The Grizzlies started the third quarter on a 12-2 run, and the Barclays Center never regained the energy it exuded early in the first quarter. The Nets starters took turns missing three pointers on predictably bland offensive possessions, and the Grizzlies would not hold a lead below 10 for the rest of the night. Sudden minutes-getter Chris Chiozza hit some shots and mixed some ankles, who was the lone bright spot for a team that shot 30-90 from the floor.

Memphis wore their young-and-fun reputation on their sleeve as the second half quickly deteriorated into a ‘What was the score?’ style blowout. Former Suns flameout Josh Jackson was all over the court, exposing a stale Brooklyn frontcourt to lead all scorers. Kyle Anderson halted every Nets mini-run with some impossibly-slow-footed floater or steal or rebound.

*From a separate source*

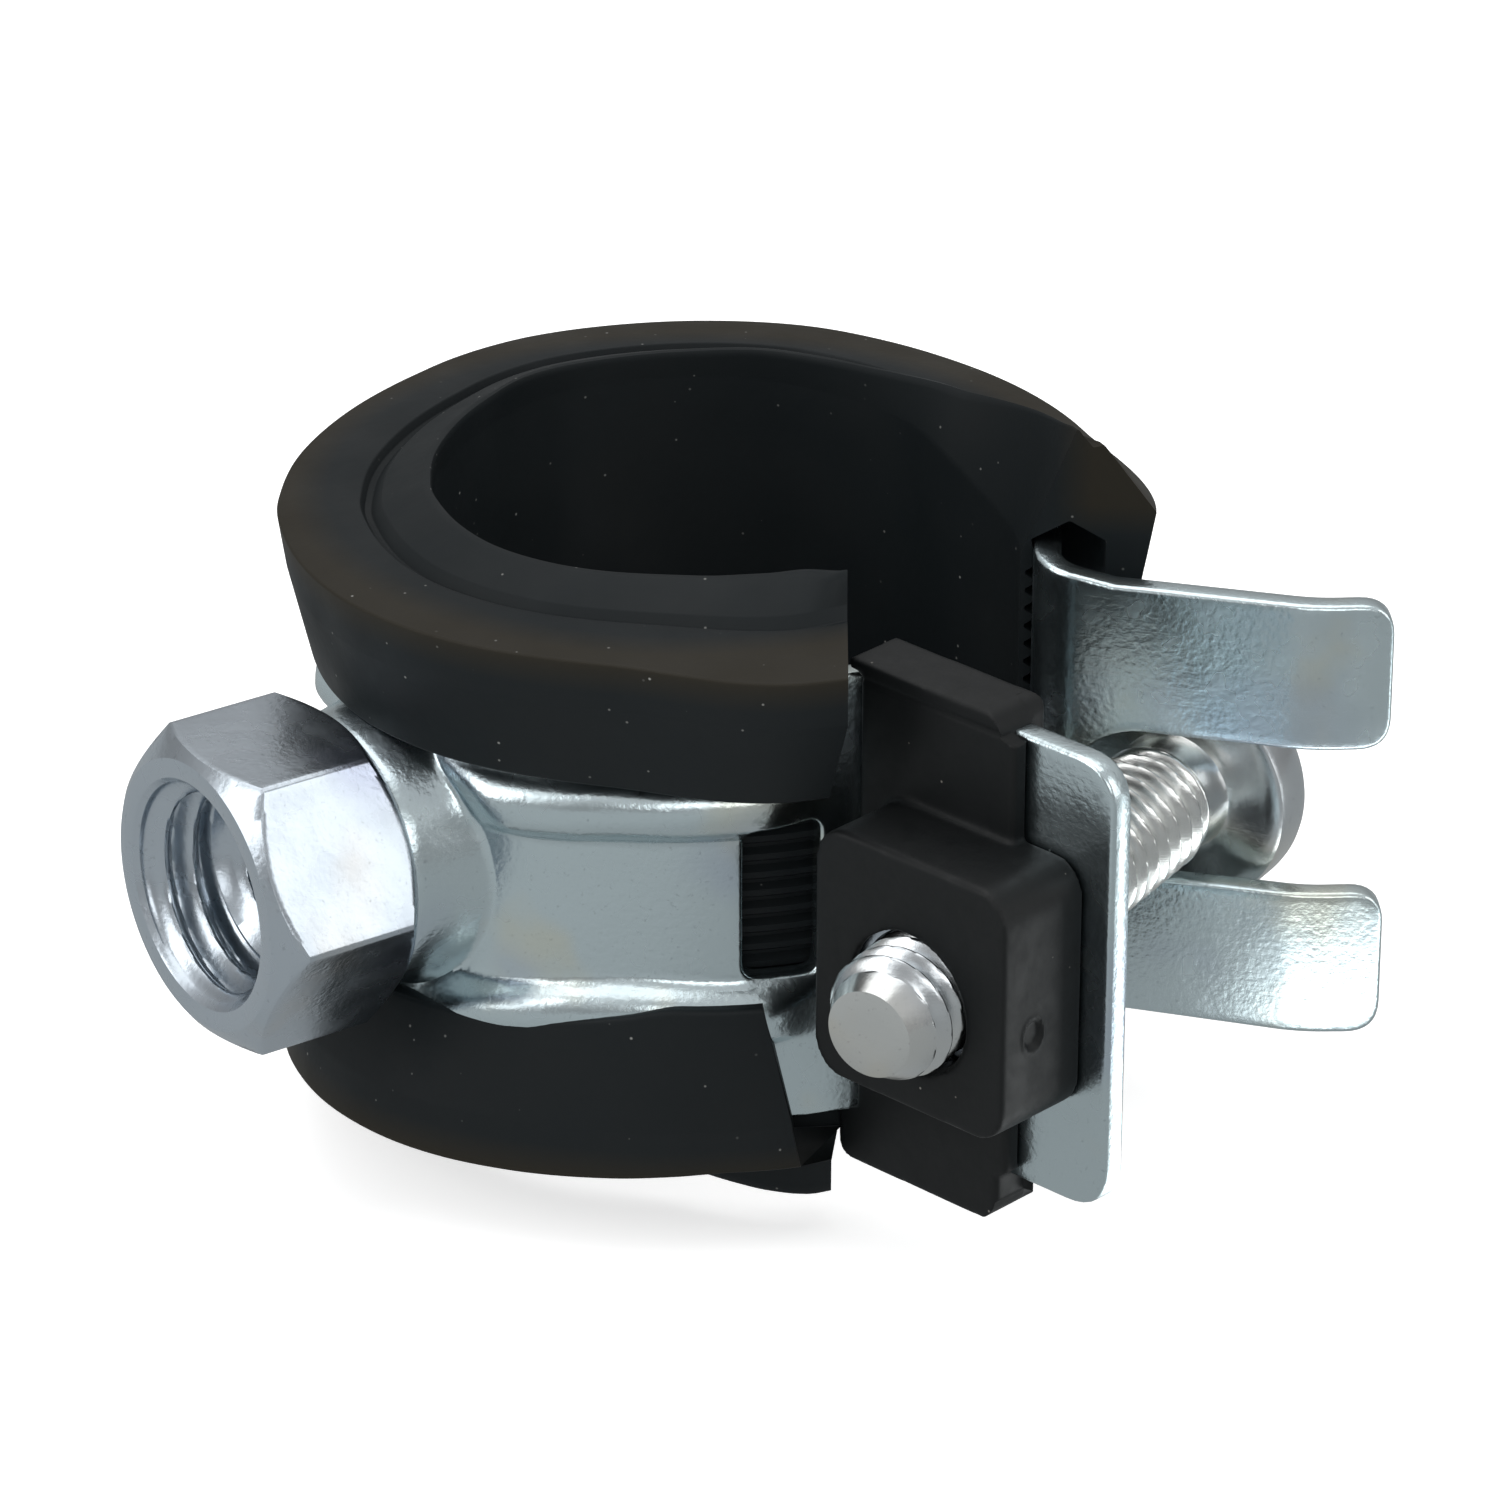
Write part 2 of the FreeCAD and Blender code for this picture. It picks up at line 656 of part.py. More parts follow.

Even Memphis’ backups’ backups started hitting from deep in final few minutes of organized pickup basketball, and the end result was another 39-point road win for the Grizzlies, 118-79.

One minor storyline on Wednesday night was the prospect of Nets fans getting a glimpse of springy rookie Nicolas Claxton tonight, as usual backup-center DeAndre Jordan had logged 35 minutes vs. the Celtics. Perhaps surprisingly, Kenny Atkinson opted to keep him out the rotation for the night, even in extended garbage time.

Ultimately, for the Nets, the game played out in an unfortunately predictable manner, as all the clichés about a back-to-back in two different cities came true. It was certainly a disappointing way to arrive back at the Barclays Center after such a thrilling overtime win the previous night, but an 82 game schedule will put you in a few tough spots between October and April.

Brooklyn will look to finish off this short home-stand with winnable games vs. the Bulls and Spurs, before heading on their final Pacific Coast road trip of the season. Hopefully, the Nets can compartmentalize this loss quickly and solidify their playoff position heading into the final stretch of the year.